Each record below should appear again exactly as written.

____________

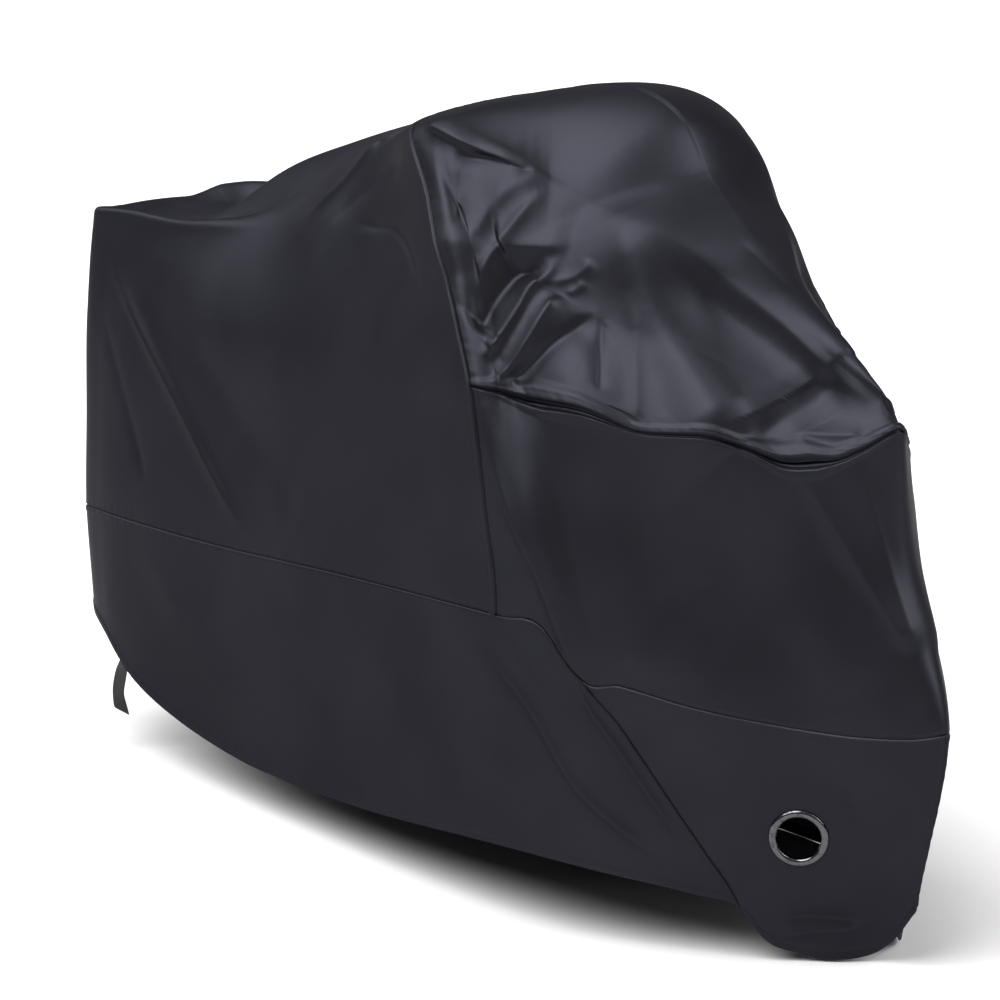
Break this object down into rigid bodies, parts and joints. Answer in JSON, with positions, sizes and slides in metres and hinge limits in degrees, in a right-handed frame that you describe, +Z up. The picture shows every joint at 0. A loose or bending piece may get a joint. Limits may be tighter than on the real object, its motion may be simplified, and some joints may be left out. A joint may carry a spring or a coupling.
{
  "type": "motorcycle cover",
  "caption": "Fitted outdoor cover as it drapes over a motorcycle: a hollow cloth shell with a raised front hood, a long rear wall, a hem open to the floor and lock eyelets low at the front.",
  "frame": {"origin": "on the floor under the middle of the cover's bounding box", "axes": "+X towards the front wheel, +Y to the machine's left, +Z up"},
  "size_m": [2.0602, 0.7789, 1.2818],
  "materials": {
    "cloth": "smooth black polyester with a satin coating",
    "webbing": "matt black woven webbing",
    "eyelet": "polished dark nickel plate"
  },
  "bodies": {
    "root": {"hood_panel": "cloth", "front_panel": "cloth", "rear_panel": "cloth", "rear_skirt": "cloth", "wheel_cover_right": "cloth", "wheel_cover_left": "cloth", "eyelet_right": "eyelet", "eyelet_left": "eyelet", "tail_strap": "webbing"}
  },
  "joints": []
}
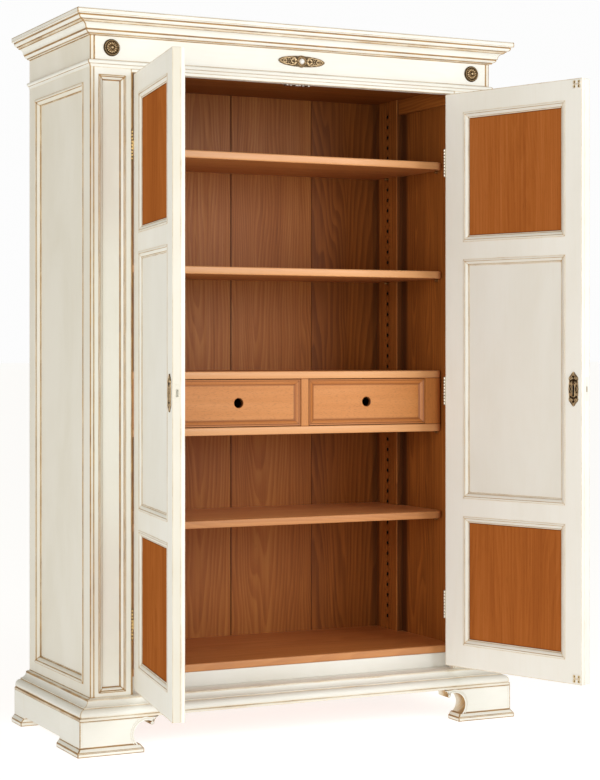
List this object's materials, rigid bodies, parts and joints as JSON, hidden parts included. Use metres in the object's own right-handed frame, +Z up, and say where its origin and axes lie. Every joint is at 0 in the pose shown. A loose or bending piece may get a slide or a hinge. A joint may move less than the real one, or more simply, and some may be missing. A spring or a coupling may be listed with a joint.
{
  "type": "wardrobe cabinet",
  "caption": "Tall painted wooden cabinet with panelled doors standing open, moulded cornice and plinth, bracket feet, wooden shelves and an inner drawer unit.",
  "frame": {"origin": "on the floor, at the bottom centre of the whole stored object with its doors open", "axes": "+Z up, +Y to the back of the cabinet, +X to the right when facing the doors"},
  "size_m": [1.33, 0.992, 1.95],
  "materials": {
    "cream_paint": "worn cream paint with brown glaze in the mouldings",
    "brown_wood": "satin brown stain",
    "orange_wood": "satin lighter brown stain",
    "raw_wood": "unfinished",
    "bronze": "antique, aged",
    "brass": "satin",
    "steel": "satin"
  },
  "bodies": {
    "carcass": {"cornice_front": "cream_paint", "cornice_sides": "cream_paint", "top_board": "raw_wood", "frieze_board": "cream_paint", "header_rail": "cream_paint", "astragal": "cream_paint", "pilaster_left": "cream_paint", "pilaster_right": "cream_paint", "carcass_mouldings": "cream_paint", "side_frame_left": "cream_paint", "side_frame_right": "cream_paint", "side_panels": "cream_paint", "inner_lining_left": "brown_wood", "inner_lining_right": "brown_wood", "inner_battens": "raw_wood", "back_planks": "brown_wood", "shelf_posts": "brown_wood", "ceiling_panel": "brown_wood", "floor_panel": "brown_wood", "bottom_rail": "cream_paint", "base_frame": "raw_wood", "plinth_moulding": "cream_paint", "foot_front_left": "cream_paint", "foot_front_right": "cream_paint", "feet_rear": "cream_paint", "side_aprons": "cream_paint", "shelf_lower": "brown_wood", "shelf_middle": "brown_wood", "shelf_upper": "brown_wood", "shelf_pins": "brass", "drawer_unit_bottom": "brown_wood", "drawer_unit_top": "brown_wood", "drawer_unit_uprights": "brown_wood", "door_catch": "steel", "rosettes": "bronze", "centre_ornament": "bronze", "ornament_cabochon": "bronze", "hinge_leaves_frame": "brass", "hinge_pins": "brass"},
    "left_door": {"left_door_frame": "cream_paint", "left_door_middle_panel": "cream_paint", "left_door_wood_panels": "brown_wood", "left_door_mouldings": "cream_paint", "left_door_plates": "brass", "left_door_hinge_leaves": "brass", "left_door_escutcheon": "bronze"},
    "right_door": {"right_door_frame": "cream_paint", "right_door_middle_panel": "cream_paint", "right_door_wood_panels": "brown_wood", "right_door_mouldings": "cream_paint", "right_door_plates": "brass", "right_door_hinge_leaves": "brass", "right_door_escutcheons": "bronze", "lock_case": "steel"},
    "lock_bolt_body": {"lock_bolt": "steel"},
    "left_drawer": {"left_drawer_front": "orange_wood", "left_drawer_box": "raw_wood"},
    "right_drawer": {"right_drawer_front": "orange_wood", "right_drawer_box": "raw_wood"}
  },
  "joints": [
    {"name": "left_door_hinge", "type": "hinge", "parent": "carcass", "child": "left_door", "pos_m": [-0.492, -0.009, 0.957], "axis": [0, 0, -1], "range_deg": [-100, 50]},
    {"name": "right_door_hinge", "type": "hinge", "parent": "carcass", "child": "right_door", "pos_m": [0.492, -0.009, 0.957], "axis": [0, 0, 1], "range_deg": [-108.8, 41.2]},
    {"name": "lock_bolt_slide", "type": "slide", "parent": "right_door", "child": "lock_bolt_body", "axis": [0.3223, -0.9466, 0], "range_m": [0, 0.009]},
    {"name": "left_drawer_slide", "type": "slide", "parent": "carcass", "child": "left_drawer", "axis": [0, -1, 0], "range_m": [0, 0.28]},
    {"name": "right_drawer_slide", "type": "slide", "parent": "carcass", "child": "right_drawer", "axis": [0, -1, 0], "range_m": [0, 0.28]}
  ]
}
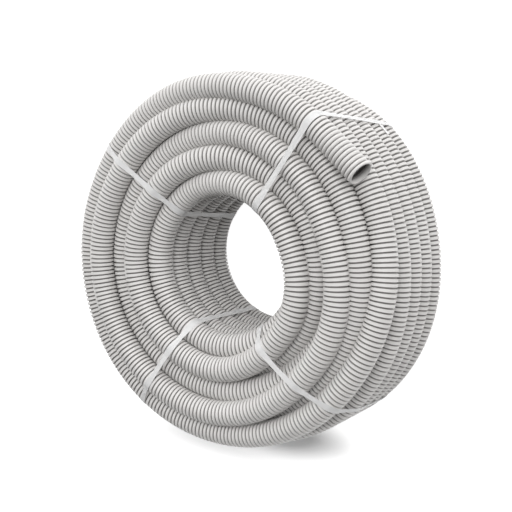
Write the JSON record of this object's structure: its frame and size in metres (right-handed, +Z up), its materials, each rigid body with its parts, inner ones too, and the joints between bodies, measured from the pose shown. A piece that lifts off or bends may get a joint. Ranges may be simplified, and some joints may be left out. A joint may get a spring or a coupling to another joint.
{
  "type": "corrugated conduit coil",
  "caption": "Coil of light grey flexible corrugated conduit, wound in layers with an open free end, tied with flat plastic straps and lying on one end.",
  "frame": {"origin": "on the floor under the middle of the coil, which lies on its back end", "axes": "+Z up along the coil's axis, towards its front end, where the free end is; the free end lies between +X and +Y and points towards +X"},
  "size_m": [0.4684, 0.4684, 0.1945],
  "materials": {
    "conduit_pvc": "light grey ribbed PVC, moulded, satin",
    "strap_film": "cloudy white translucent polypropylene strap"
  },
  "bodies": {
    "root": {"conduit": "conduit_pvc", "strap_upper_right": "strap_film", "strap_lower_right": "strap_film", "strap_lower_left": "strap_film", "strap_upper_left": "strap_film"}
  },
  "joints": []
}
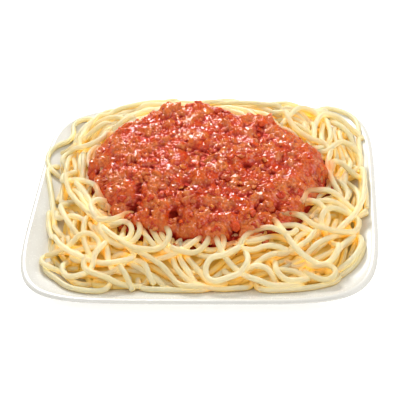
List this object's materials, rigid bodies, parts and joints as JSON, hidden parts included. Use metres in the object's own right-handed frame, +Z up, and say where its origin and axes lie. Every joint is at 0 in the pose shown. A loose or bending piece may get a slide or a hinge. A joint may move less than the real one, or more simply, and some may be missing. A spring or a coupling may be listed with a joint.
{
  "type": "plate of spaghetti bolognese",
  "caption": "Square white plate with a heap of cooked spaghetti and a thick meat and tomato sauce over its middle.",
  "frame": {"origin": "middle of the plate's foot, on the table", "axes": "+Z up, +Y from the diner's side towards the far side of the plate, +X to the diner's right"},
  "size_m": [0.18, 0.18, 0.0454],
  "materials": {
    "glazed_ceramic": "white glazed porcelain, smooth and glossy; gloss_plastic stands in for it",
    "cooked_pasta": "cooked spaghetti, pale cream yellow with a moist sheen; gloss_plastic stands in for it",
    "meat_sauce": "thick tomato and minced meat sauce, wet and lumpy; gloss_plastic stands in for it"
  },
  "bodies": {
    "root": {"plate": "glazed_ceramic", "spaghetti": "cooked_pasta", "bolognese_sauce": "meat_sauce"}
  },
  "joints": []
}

____________

• _Solution below_
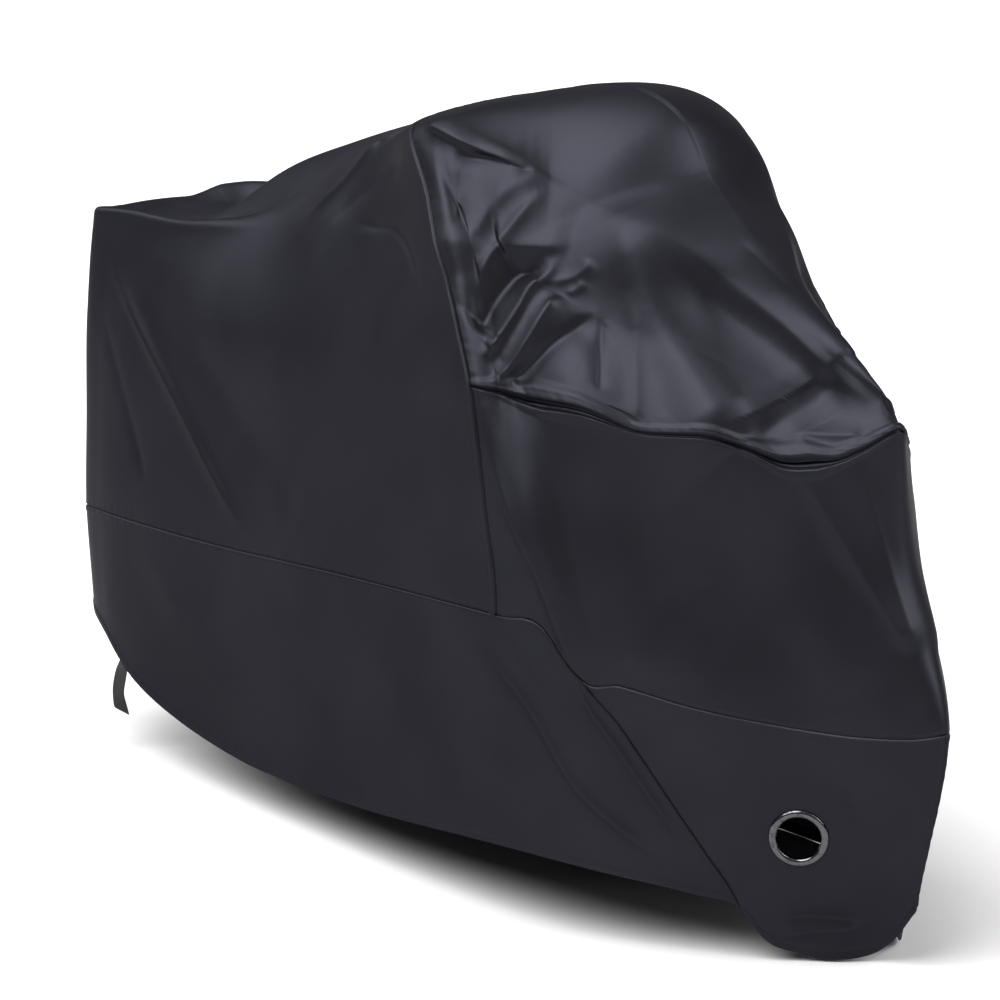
Break this object down into rigid bodies, parts and joints. Answer in JSON, with positions, sizes and slides in metres and hinge limits in degrees, in a right-handed frame that you describe, +Z up. The picture shows every joint at 0. A loose or bending piece may get a joint. Limits may be tighter than on the real object, its motion may be simplified, and some joints may be left out. A joint may carry a spring or a coupling.
{
  "type": "motorcycle cover",
  "caption": "Fitted outdoor cover as it drapes over a motorcycle: a hollow cloth shell with a raised front hood, a long rear wall, a hem open to the floor and lock eyelets low at the front.",
  "frame": {"origin": "on the floor under the middle of the cover's bounding box", "axes": "+X towards the front wheel, +Y to the machine's left, +Z up"},
  "size_m": [2.0602, 0.7789, 1.2818],
  "materials": {
    "cloth": "smooth black polyester with a satin coating",
    "webbing": "matt black woven webbing",
    "eyelet": "polished dark nickel plate"
  },
  "bodies": {
    "root": {"hood_panel": "cloth", "front_panel": "cloth", "rear_panel": "cloth", "rear_skirt": "cloth", "wheel_cover_right": "cloth", "wheel_cover_left": "cloth", "eyelet_right": "eyelet", "eyelet_left": "eyelet", "tail_strap": "webbing"}
  },
  "joints": []
}
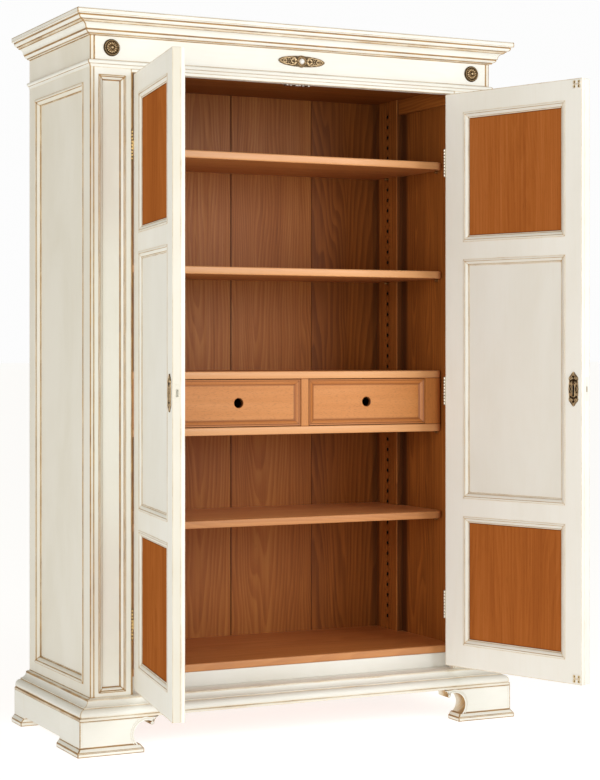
List this object's materials, rigid bodies, parts and joints as JSON, hidden parts included. Use metres in the object's own right-handed frame, +Z up, and say where its origin and axes lie. Every joint is at 0 in the pose shown. A loose or bending piece may get a slide or a hinge. A joint may move less than the real one, or more simply, and some may be missing. A spring or a coupling may be listed with a joint.
{
  "type": "wardrobe cabinet",
  "caption": "Tall painted wooden cabinet with panelled doors standing open, moulded cornice and plinth, bracket feet, wooden shelves and an inner drawer unit.",
  "frame": {"origin": "on the floor, at the bottom centre of the whole stored object with its doors open", "axes": "+Z up, +Y to the back of the cabinet, +X to the right when facing the doors"},
  "size_m": [1.33, 0.992, 1.95],
  "materials": {
    "cream_paint": "worn cream paint with brown glaze in the mouldings",
    "brown_wood": "satin brown stain",
    "orange_wood": "satin lighter brown stain",
    "raw_wood": "unfinished",
    "bronze": "antique, aged",
    "brass": "satin",
    "steel": "satin"
  },
  "bodies": {
    "carcass": {"cornice_front": "cream_paint", "cornice_sides": "cream_paint", "top_board": "raw_wood", "frieze_board": "cream_paint", "header_rail": "cream_paint", "astragal": "cream_paint", "pilaster_left": "cream_paint", "pilaster_right": "cream_paint", "carcass_mouldings": "cream_paint", "side_frame_left": "cream_paint", "side_frame_right": "cream_paint", "side_panels": "cream_paint", "inner_lining_left": "brown_wood", "inner_lining_right": "brown_wood", "inner_battens": "raw_wood", "back_planks": "brown_wood", "shelf_posts": "brown_wood", "ceiling_panel": "brown_wood", "floor_panel": "brown_wood", "bottom_rail": "cream_paint", "base_frame": "raw_wood", "plinth_moulding": "cream_paint", "foot_front_left": "cream_paint", "foot_front_right": "cream_paint", "feet_rear": "cream_paint", "side_aprons": "cream_paint", "shelf_lower": "brown_wood", "shelf_middle": "brown_wood", "shelf_upper": "brown_wood", "shelf_pins": "brass", "drawer_unit_bottom": "brown_wood", "drawer_unit_top": "brown_wood", "drawer_unit_uprights": "brown_wood", "door_catch": "steel", "rosettes": "bronze", "centre_ornament": "bronze", "ornament_cabochon": "bronze", "hinge_leaves_frame": "brass", "hinge_pins": "brass"},
    "left_door": {"left_door_frame": "cream_paint", "left_door_middle_panel": "cream_paint", "left_door_wood_panels": "brown_wood", "left_door_mouldings": "cream_paint", "left_door_plates": "brass", "left_door_hinge_leaves": "brass", "left_door_escutcheon": "bronze"},
    "right_door": {"right_door_frame": "cream_paint", "right_door_middle_panel": "cream_paint", "right_door_wood_panels": "brown_wood", "right_door_mouldings": "cream_paint", "right_door_plates": "brass", "right_door_hinge_leaves": "brass", "right_door_escutcheons": "bronze", "lock_case": "steel"},
    "lock_bolt_body": {"lock_bolt": "steel"},
    "left_drawer": {"left_drawer_front": "orange_wood", "left_drawer_box": "raw_wood"},
    "right_drawer": {"right_drawer_front": "orange_wood", "right_drawer_box": "raw_wood"}
  },
  "joints": [
    {"name": "left_door_hinge", "type": "hinge", "parent": "carcass", "child": "left_door", "pos_m": [-0.492, -0.009, 0.957], "axis": [0, 0, -1], "range_deg": [-100, 50]},
    {"name": "right_door_hinge", "type": "hinge", "parent": "carcass", "child": "right_door", "pos_m": [0.492, -0.009, 0.957], "axis": [0, 0, 1], "range_deg": [-108.8, 41.2]},
    {"name": "lock_bolt_slide", "type": "slide", "parent": "right_door", "child": "lock_bolt_body", "axis": [0.3223, -0.9466, 0], "range_m": [0, 0.009]},
    {"name": "left_drawer_slide", "type": "slide", "parent": "carcass", "child": "left_drawer", "axis": [0, -1, 0], "range_m": [0, 0.28]},
    {"name": "right_drawer_slide", "type": "slide", "parent": "carcass", "child": "right_drawer", "axis": [0, -1, 0], "range_m": [0, 0.28]}
  ]
}
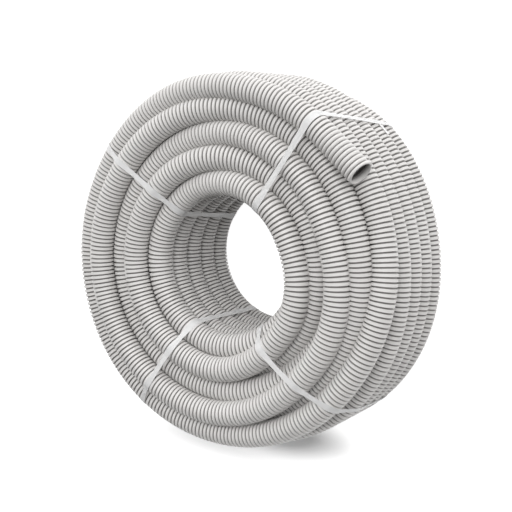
Write the JSON record of this object's structure: its frame and size in metres (right-handed, +Z up), its materials, each rigid body with its parts, inner ones too, and the joints between bodies, measured from the pose shown. A piece that lifts off or bends may get a joint. Ranges may be simplified, and some joints may be left out. A joint may get a spring or a coupling to another joint.
{
  "type": "corrugated conduit coil",
  "caption": "Coil of light grey flexible corrugated conduit, wound in layers with an open free end, tied with flat plastic straps and lying on one end.",
  "frame": {"origin": "on the floor under the middle of the coil, which lies on its back end", "axes": "+Z up along the coil's axis, towards its front end, where the free end is; the free end lies between +X and +Y and points towards +X"},
  "size_m": [0.4684, 0.4684, 0.1945],
  "materials": {
    "conduit_pvc": "light grey ribbed PVC, moulded, satin",
    "strap_film": "cloudy white translucent polypropylene strap"
  },
  "bodies": {
    "root": {"conduit": "conduit_pvc", "strap_upper_right": "strap_film", "strap_lower_right": "strap_film", "strap_lower_left": "strap_film", "strap_upper_left": "strap_film"}
  },
  "joints": []
}
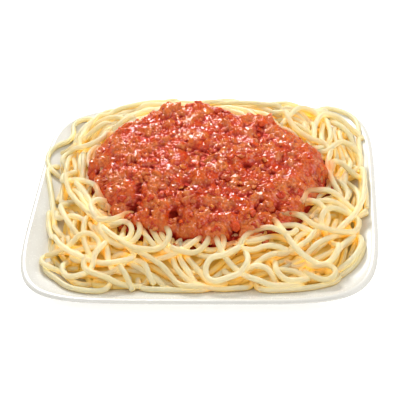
List this object's materials, rigid bodies, parts and joints as JSON, hidden parts included. Use metres in the object's own right-handed frame, +Z up, and say where its origin and axes lie. Every joint is at 0 in the pose shown. A loose or bending piece may get a slide or a hinge. A joint may move less than the real one, or more simply, and some may be missing. A spring or a coupling may be listed with a joint.
{
  "type": "plate of spaghetti bolognese",
  "caption": "Square white plate with a heap of cooked spaghetti and a thick meat and tomato sauce over its middle.",
  "frame": {"origin": "middle of the plate's foot, on the table", "axes": "+Z up, +Y from the diner's side towards the far side of the plate, +X to the diner's right"},
  "size_m": [0.18, 0.18, 0.0454],
  "materials": {
    "glazed_ceramic": "white glazed porcelain, smooth and glossy; gloss_plastic stands in for it",
    "cooked_pasta": "cooked spaghetti, pale cream yellow with a moist sheen; gloss_plastic stands in for it",
    "meat_sauce": "thick tomato and minced meat sauce, wet and lumpy; gloss_plastic stands in for it"
  },
  "bodies": {
    "root": {"plate": "glazed_ceramic", "spaghetti": "cooked_pasta", "bolognese_sauce": "meat_sauce"}
  },
  "joints": []
}